Courtesy of Pam Martens
By Pam Martens and Russ Martens
On Wednesday, March 11, 2020, the World Health Organization declared COVID-19 to be a pandemic. From that point on, through March 23, the share price performance of the Standard & Poor’s 500 began to diverge dramatically from the share price performance of the mega banks on Wall Street. (See chart above.)
From the start of the year in 2020, the S&P 500 fell a little more than 30 percent through March 23 while Bank of America, Morgan Stanley, Goldman Sachs, and JPMorgan Chase were down from 40 to 50 percent. Citigroup was down by a stunning 56 percent. (Citigroup had closed at $79.89 on December 31, 2019. By the close of trading on March 23, 2020, it was a $35.39 stock.)

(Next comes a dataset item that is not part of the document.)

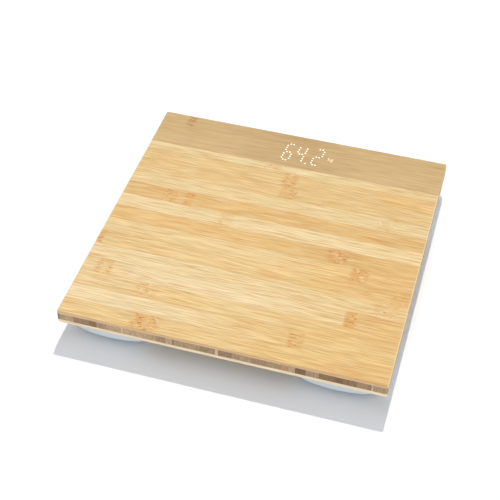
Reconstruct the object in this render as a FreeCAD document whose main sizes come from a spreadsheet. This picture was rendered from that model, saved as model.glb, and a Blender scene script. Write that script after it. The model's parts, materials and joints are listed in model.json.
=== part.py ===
"""Digital bathroom scale with a bamboo platform, as a parametric FreeCAD document.

The frame has its origin on the floor under the middle of the platform. +X is to the right,
+Y is towards the display at the back, and +Z is up. Lengths are in millimetres.
"""

import FreeCAD, Part
import math
import os
import Sketcher
from FreeCAD import Placement, Rotation, Vector

SIZES = {
    # platform
    "board_width": 300,
    "board_depth": 300,
    "board_corner": 1.5,
    "arris": 0.8,
    "top_ply": 3,
    "core_ply": 7.6,
    "bottom_ply": 3.4,
    "stand_height": 18,
    "veneer_depth": 50,
    "veneer_thickness": 1,
    # display
    "display_right": 6.5,
    "display_setback": 27.7,
    "mask_width": 74,
    "mask_depth": 34,
    "mask_tab": 3,
    "mask_tab_thickness": 2,
    "mask_gap": 0.3,
    "diffuser_thickness": 0.4,
    "led_board_thickness": 1.6,
    "core_window_margin": 1.7,
    "first_digit": -29.5,
    "digit_pitch": 13.5,
    "point_gap": 4.3,
    "digit_width": 7.6,
    "digit_height": 25.7,
    "dot_pitch_across": 3,
    "dot_pitch_up": 3.5,
    "lean": 0.096,
    "well": 2,
    "unit_well_width": 11,
    "unit_well_depth": 5,
    "unit_well_right": 27,
    "chip_width": 1.6,
    "chip_depth": 0.8,
    "chip_height": 0.6,
    # electronics housing
    "housing_width": 116,
    "housing_depth": 86,
    "housing_height": 11,
    "housing_inset": 3.5,
    "housing_corner": 8,
    "housing_edge": 2,
    "housing_wall": 2,
    "housing_floor": 2.6,
    "window_side": 48,
    "window_gap": 0.5,
    "window_back": 9,
    "post_diameter": 7,
    "post_inset": 5.5,
    "post_back_inset": 5,
    # battery compartment and door
    "battery_diameter": 10.5,
    "battery_length": 44.5,
    "battery_nub_diameter": 3.8,
    "battery_nub": 1,
    "battery_gap": 0.4,
    "battery_setback": 5,
    "spring_space": 3.7,
    "plate_space": 1,
    "contact_thickness": 0.4,
    "contact_width": 7,
    "contact_height": 8.4,
    "compartment_wall": 1.6,
    "compartment_roof": 1,
    "door_tongue": 1.5,
    "door_plate": 1,
    "door_tongue_thickness": 0.9,
    "door_cover": 1.9,
    "door_fit": 0.3,
    "door_slip": 0.1,
    "grip_width": 18,
    "grip_pitch": 2.4,
    "grip_bar": 1.2,
    "grip_bars": 3,
    "grip_height": 0.6,
    # main board
    "main_board_side": 46,
    "main_board_front_gap": 1.8,
    "main_board_depth": 38,
    "main_board_thickness": 1.6,
    "main_board_drop": 3.5,
    "board_boss_diameter": 5,
    "board_boss_inset": 4,
    "header_length": 25.4,
    "header_pins": 10,
    "header_pitch": 2.54,
    "header_pin": 0.64,
    "header_base": 2.5,
    "header_inset": 3,
    "controller_size": 10,
    "controller_height": 1.6,
    "controller_forward": 3,
    # unit button
    "button_left": 20,
    "button_forward": 15,
    "button_diameter": 9,
    "button_proud": 0.4,
    "button_fit": 0.3,
    "button_flange": 1,
    "button_flange_thickness": 0.8,
    "button_travel": 0.8,
    "button_edge": 0.4,
    "switch_size": 6,
    "switch_height": 1.8,
    "plunger_diameter": 3.4,
    "plunger_gap": 0.1,
    # screws
    "screw_head": 5.6,
    "screw_head_height": 1.6,
    "screw_shank": 2.6,
    "screw_bite": 3,
    "screw_gap": 0.3,
    "board_screw_head": 3.8,
    "board_screw_head_height": 1.3,
    "board_screw_shank": 1.8,
    "board_screw_bite": 3,
    # feet
    "foot_inset": 46,
    "pod_width": 82,
    "pod_bow": 130,
    "pod_corner": 18,
    "flange_overhang": 2,
    "flange_thickness": 3,
    "skirt_fit": 0.5,
    "skirt_wall": 2,
    "skirt_depth": 5,
    "foot_screw_offset": 26,
    "foot_boss": 7,
    "foot_boss_height": 2.5,
    "rib_thickness": 1.6,
    "rib_offset": 13,
    "cap_gap": 0.8,
    "cap_height": 10.2,
    "cap_wall": 2,
    "cap_floor": 2,
    "cap_edge": 1.5,
    "foot_travel": 0.4,
    "thrust_boss": 10,
    "thrust_tip": 6,
    "thrust_tip_height": 0.8,
    "thrust_gap": 0.1,
    "cap_rib_height": 2.5,
    "hook_width": 8,
    "hook_thickness": 1.6,
    "hook_barb": 1,
    "hook_barb_height": 1.2,
    "hook_clear": 1,
    "hook_fit": 0.5,
    "hook_drop": 0.4,
    "pad_inset": 11,
    "pad_recess": 0.8,
    "pad_fit": 0.2,
    "pad_edge": 1.2,
    "pad_dimple": 26,
    "pad_dimple_depth": 1.5,
    # load cells
    "cell_size": 34,
    "cell_corner": 3,
    "cell_thickness": 1.6,
    "cell_seat": 2.5,
    "cell_frame": 5,
    "cell_root": 9,
    "cell_slot": 2.5,
    "cell_fit": 0.3,
    "cell_wall": 2.7,
    "cell_wall_overlap": 2,
    "cell_seat_width": 3.5,
    "cell_hole": 4,
    "gauge_length": 7,
    "gauge_width": 5,
    "gauge_height": 0.8,
    # leads
    "lead_width": 3.6,
    "lead_thickness": 1.2,
    "lead_gap": 0.3,
    "lead_bend": 1.5,
    "lead_sweep": 14,
    "lead_slot": 5,
    "groove_depth": 2.2,
    "front_lead_bend_near": -12,
    "front_lead_bend_far": 48,
    "front_lead_right": 36,
    "front_lead_pad": 6,
    "rear_lead_bend_near": 77,
    "rear_lead_bend_far": 57,
    "rear_lead_shift": 12,
    "rear_lead_right": 43,
}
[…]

We compared these bank stocks to the S&P 500 because the companies that make up the S&P 500 index are the corporate customers that these banks are supposed to be lending to. Why are the banks’ corporate customers performing better in a crisis than the banks? Why are the mega banks draining confidence from the financial system with tanking stock prices? Why is Citigroup, a basket case in the last financial crisis, performing like a new basket case in this crisis?
What happened as a result of the tanking share prices of the mega bank stocks in the spring of 2020 is that the Federal Reserve had to quickly reassemble many of the same Wall Street bailout programs that it had created in 2008, for example: the Commercial Paper Funding Facility (CPFF), the Primary Dealer Credit Facility (PDCF), the Term Asset-Backed Securities Loan Facility (TALF), the Money Market Mutual Fund Liquidity Facility (MMLF), and numerous other programs and bailout measures.